As desired you may also create Automatic Text Frames, which will fill the page to the margins as each page is created, either at this stage or as you add pages later. Such frames will be automatically linked from one page to the next, and furthermore, you may specify the number of columns and gap between them.
Margins and bleeds
The use of margins is a personal preference, and mainly serves as a guide for placing your objects in the layout, maintaining a certain white space at the edges. For a Double Sided display, you have the choice of some standard margins, such as Gutenberg, Fibonacci, Golden Mean, or Nine Parts, which will of course be appropriately adjusted for right or left pages. If you are printing on your own printer attached to your computer, be sure not to exceed the printing area of your printer, and clicking Printer Margins... sets the margins for that purpose.
Highlight your information
At first glance, creating margins seems simple, yet consider that you are highlighting your text by the balance of white space around it. There may indeed be some elements which go to the paper's edge, like some background image or a swatch of color, but these are not the items you wish the reader to focus on. The focus should be placed on the text and any informational images you may have.
Although you may be tempted to have identical margins around the page, and certainly there is a way to link the margins so that they are all the same, you would likely only want this for something like a newsletter or magazine.
- Most books will probably have some scheme in which the top margin is narrower than the bottom, and the outer margin larger than the inner (near the binding).
- Make sure that you have a minimum of 5mm (14.2 points) of inner margin, to allow for page area lost to the binding.
- If you are using a Double Sided display, you will have a choice of some traditional proportioned margins under Preset Layouts – Gutenberg, Fibonacci, Golden Mean, and Nine Parts.
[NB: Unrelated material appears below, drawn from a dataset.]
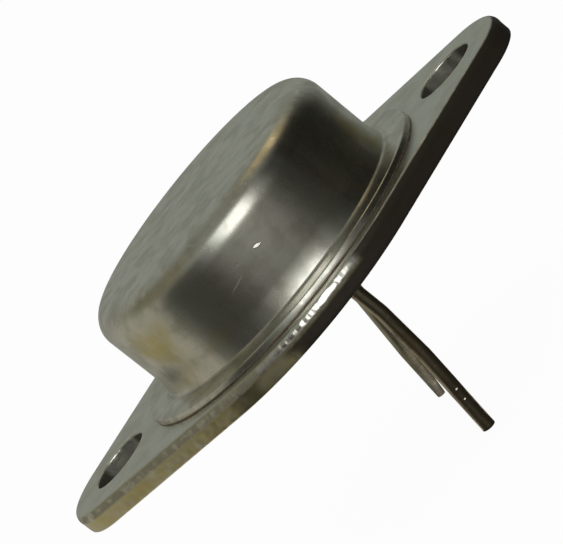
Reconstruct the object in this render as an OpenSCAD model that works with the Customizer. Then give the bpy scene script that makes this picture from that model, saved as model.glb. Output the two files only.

Bleed is an area at the margins of your page which will be trimmed away after printing. Whenever you wish an image, a color, or graphic to print to absolute edge of the paper, this will guarantee that in your finished product, since you will make sure the object extends slightly into that bleed area. It's also worth noting that the bleed width is added to the page dimensions you specified under Size, so that for example, an A4 with bleed will be trimmed to A4 size.
Here we see a right page of a double sided display, with Gutenberg margins. The area outside the red rectangle is the bleed area.
Editing a document's properties
As was said about "the best laid schemes o' Mice an' Men", it does happen that after we have begun work on a layout, we then need to change its format.
Fortunately, you are not stuck and need to start over. If you choose from the menu File > Document Setup > Document, you have the opportunity to make adjustments in the settings mentioned in this chapter. Alternatively, to change the current page, select from the menu Page > Page Properties to make whatever changes you wish.
If you do change any current pages with content, this may result in a need to adjust your layout and position of content.
Note that with Document Setup > Document, you have the choice of applying your changes to all pages, and there is a separate checkbox to apply new margin settings to all pages. You should learn quickly what sorts of changes and amount of changes are relatively simple and which require some substantial adjustments.